## STATED EXERCISE
Give every line of the material again, exactly as written.

## GIVEN INFORMATION
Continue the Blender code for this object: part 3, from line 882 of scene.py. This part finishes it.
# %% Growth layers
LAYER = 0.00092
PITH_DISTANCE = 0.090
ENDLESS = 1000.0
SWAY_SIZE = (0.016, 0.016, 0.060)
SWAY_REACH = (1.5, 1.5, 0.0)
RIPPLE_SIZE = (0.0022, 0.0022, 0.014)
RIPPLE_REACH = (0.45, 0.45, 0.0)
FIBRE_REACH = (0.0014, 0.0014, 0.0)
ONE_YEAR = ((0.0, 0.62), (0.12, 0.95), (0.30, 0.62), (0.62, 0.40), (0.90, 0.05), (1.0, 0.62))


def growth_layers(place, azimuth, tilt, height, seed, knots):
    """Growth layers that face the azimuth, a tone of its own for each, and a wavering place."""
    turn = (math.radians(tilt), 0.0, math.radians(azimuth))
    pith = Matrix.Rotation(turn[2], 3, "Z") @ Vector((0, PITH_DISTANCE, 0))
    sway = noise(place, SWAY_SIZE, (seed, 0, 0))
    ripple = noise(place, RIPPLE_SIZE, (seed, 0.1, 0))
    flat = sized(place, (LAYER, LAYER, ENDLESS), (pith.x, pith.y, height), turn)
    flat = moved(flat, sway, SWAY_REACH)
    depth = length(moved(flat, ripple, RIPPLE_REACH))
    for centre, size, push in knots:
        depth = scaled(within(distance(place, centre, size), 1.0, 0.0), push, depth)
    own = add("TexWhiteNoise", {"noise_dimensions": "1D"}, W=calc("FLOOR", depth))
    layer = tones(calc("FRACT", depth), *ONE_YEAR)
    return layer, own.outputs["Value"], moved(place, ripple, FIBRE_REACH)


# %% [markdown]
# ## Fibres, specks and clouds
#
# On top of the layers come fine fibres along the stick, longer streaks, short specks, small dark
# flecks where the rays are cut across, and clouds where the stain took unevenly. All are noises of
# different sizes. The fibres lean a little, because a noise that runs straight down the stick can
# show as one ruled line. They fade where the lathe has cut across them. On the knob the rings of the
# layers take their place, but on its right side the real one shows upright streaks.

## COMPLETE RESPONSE
Continue the Blender code for this object: part 3, from line 882 of scene.py. This part finishes it.
# %% Growth layers
LAYER = 0.00092
PITH_DISTANCE = 0.090
ENDLESS = 1000.0
SWAY_SIZE = (0.016, 0.016, 0.060)
SWAY_REACH = (1.5, 1.5, 0.0)
RIPPLE_SIZE = (0.0022, 0.0022, 0.014)
RIPPLE_REACH = (0.45, 0.45, 0.0)
FIBRE_REACH = (0.0014, 0.0014, 0.0)
ONE_YEAR = ((0.0, 0.62), (0.12, 0.95), (0.30, 0.62), (0.62, 0.40), (0.90, 0.05), (1.0, 0.62))


def growth_layers(place, azimuth, tilt, height, seed, knots):
    """Growth layers that face the azimuth, a tone of its own for each, and a wavering place."""
    turn = (math.radians(tilt), 0.0, math.radians(azimuth))
    pith = Matrix.Rotation(turn[2], 3, "Z") @ Vector((0, PITH_DISTANCE, 0))
    sway = noise(place, SWAY_SIZE, (seed, 0, 0))
    ripple = noise(place, RIPPLE_SIZE, (seed, 0.1, 0))
    flat = sized(place, (LAYER, LAYER, ENDLESS), (pith.x, pith.y, height), turn)
    flat = moved(flat, sway, SWAY_REACH)
    depth = length(moved(flat, ripple, RIPPLE_REACH))
    for centre, size, push in knots:
        depth = scaled(within(distance(place, centre, size), 1.0, 0.0), push, depth)
    own = add("TexWhiteNoise", {"noise_dimensions": "1D"}, W=calc("FLOOR", depth))
    layer = tones(calc("FRACT", depth), *ONE_YEAR)
    return layer, own.outputs["Value"], moved(place, ripple, FIBRE_REACH)


# %% [markdown]
# ## Fibres, specks and clouds
#
# On top of the layers come fine fibres along the stick, longer streaks, short specks, small dark
# flecks where the rays are cut across, and clouds where the stain took unevenly. All are noises of
# different sizes. The fibres lean a little, because a noise that runs straight down the stick can
# show as one ruled line. They fade where the lathe has cut across them. On the knob the rings of the
# layers take their place, but on its right side the real one shows upright streaks.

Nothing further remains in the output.